GIVEN EXERCISE
Extract all of the entries and give them again, word for word.

# PROVIDED ENTRIES start

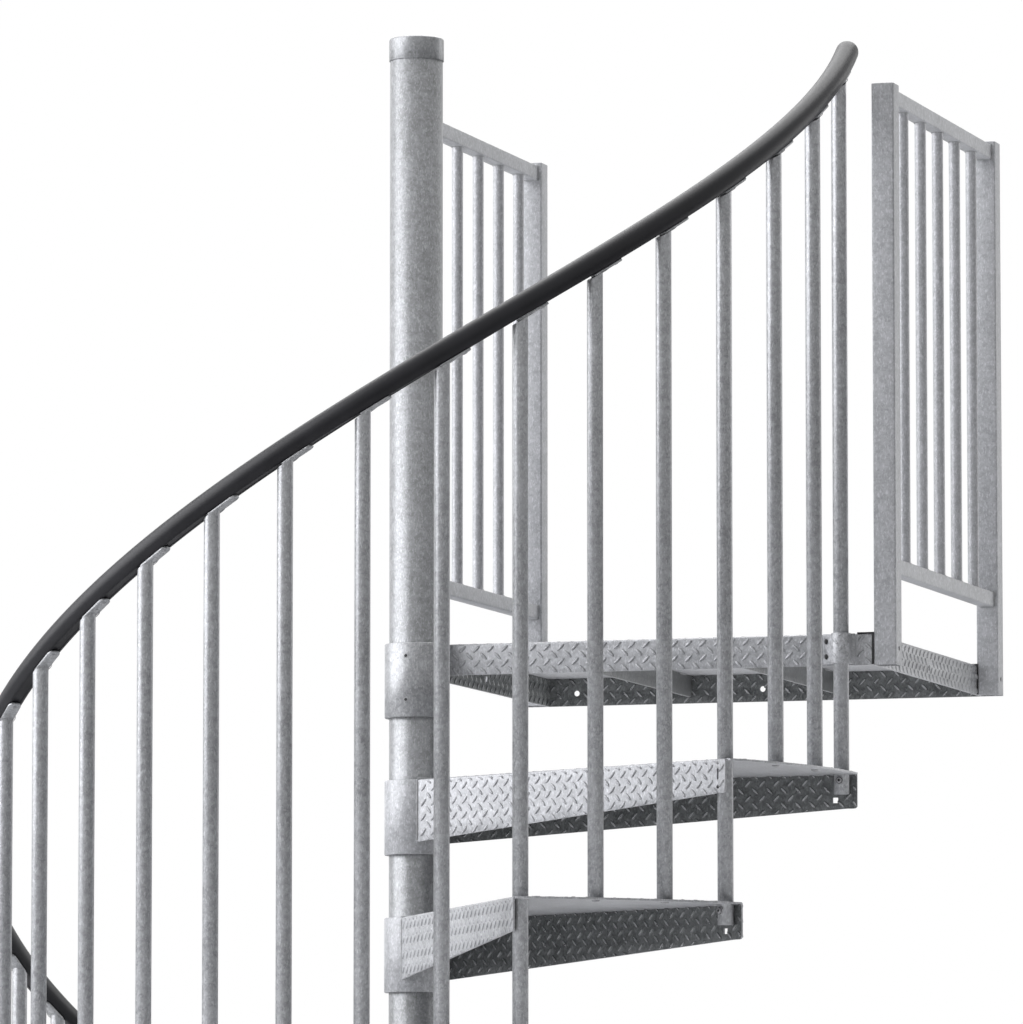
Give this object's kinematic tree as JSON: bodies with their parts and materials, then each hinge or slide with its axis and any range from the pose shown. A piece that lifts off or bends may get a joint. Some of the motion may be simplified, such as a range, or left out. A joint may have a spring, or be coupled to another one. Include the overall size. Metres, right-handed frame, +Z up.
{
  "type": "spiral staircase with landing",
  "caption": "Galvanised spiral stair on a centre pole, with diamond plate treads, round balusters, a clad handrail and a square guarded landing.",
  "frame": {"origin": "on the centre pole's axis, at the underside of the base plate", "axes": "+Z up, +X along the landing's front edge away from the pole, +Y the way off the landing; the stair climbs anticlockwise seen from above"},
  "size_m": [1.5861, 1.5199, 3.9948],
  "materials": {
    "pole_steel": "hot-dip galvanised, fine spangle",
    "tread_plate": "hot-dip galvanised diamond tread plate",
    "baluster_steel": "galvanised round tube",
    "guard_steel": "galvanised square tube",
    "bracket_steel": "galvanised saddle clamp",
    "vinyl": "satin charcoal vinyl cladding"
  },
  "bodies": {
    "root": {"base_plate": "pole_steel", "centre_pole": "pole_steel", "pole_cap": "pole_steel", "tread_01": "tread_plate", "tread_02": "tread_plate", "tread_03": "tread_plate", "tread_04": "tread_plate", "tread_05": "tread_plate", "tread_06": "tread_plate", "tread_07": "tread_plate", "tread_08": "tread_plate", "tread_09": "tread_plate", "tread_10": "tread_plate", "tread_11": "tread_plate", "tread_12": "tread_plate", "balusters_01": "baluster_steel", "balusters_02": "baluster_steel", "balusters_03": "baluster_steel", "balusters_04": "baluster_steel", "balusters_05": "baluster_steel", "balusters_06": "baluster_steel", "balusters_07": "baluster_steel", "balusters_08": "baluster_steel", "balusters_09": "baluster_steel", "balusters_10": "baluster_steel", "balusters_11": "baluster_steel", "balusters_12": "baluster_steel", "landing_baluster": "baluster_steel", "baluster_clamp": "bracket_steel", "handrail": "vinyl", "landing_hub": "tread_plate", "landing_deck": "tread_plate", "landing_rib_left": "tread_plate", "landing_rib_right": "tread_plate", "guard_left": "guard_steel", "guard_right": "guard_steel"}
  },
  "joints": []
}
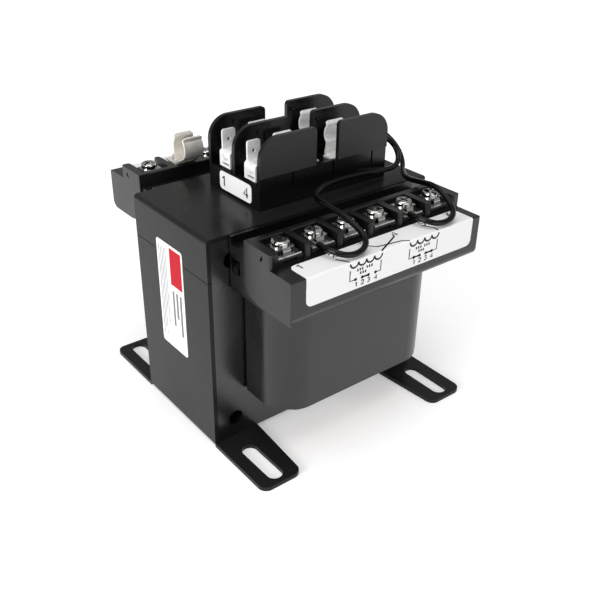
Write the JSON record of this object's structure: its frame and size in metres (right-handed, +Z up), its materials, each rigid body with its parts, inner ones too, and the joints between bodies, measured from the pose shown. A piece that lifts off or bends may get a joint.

# PROVIDED ENTRIES end

ANSWER
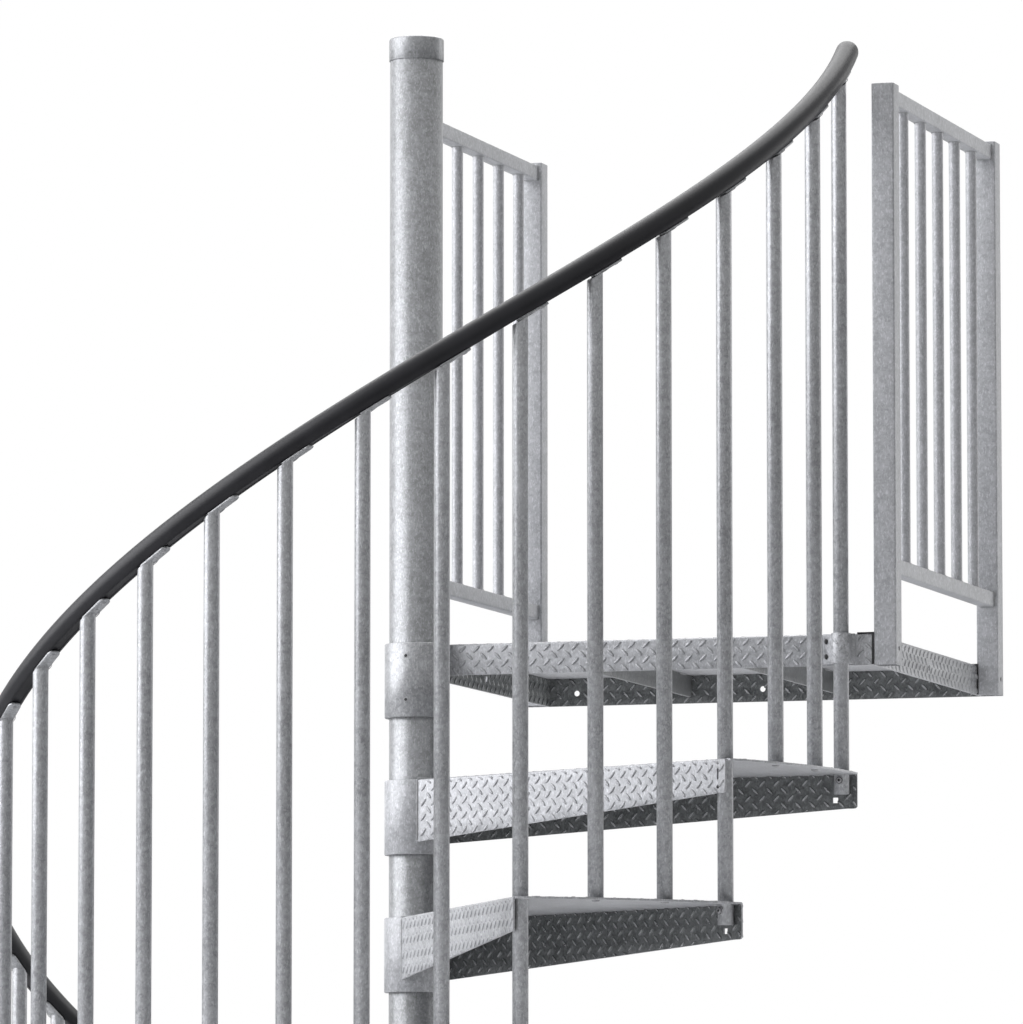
Give this object's kinematic tree as JSON: bodies with their parts and materials, then each hinge or slide with its axis and any range from the pose shown. A piece that lifts off or bends may get a joint. Some of the motion may be simplified, such as a range, or left out. A joint may have a spring, or be coupled to another one. Include the overall size. Metres, right-handed frame, +Z up.
{
  "type": "spiral staircase with landing",
  "caption": "Galvanised spiral stair on a centre pole, with diamond plate treads, round balusters, a clad handrail and a square guarded landing.",
  "frame": {"origin": "on the centre pole's axis, at the underside of the base plate", "axes": "+Z up, +X along the landing's front edge away from the pole, +Y the way off the landing; the stair climbs anticlockwise seen from above"},
  "size_m": [1.5861, 1.5199, 3.9948],
  "materials": {
    "pole_steel": "hot-dip galvanised, fine spangle",
    "tread_plate": "hot-dip galvanised diamond tread plate",
    "baluster_steel": "galvanised round tube",
    "guard_steel": "galvanised square tube",
    "bracket_steel": "galvanised saddle clamp",
    "vinyl": "satin charcoal vinyl cladding"
  },
  "bodies": {
    "root": {"base_plate": "pole_steel", "centre_pole": "pole_steel", "pole_cap": "pole_steel", "tread_01": "tread_plate", "tread_02": "tread_plate", "tread_03": "tread_plate", "tread_04": "tread_plate", "tread_05": "tread_plate", "tread_06": "tread_plate", "tread_07": "tread_plate", "tread_08": "tread_plate", "tread_09": "tread_plate", "tread_10": "tread_plate", "tread_11": "tread_plate", "tread_12": "tread_plate", "balusters_01": "baluster_steel", "balusters_02": "baluster_steel", "balusters_03": "baluster_steel", "balusters_04": "baluster_steel", "balusters_05": "baluster_steel", "balusters_06": "baluster_steel", "balusters_07": "baluster_steel", "balusters_08": "baluster_steel", "balusters_09": "baluster_steel", "balusters_10": "baluster_steel", "balusters_11": "baluster_steel", "balusters_12": "baluster_steel", "landing_baluster": "baluster_steel", "baluster_clamp": "bracket_steel", "handrail": "vinyl", "landing_hub": "tread_plate", "landing_deck": "tread_plate", "landing_rib_left": "tread_plate", "landing_rib_right": "tread_plate", "guard_left": "guard_steel", "guard_right": "guard_steel"}
  },
  "joints": []
}
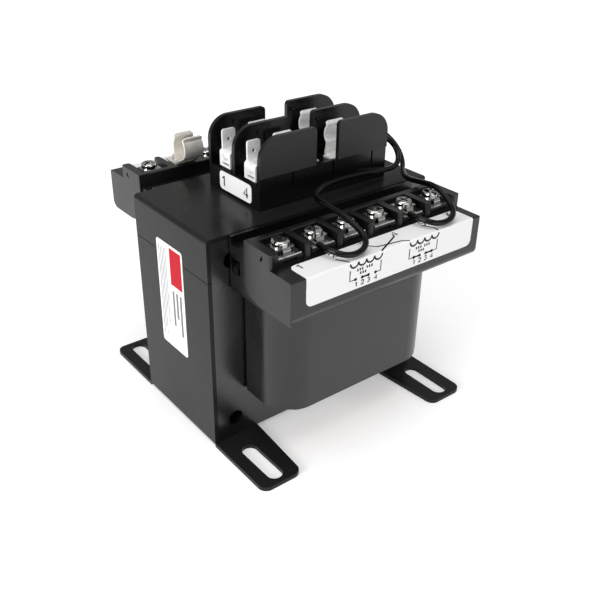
Write the JSON record of this object's structure: its frame and size in metres (right-handed, +Z up), its materials, each rigid body with its parts, inner ones too, and the joints between bodies, measured from the pose shown. A piece that lifts off or bends may get a joint.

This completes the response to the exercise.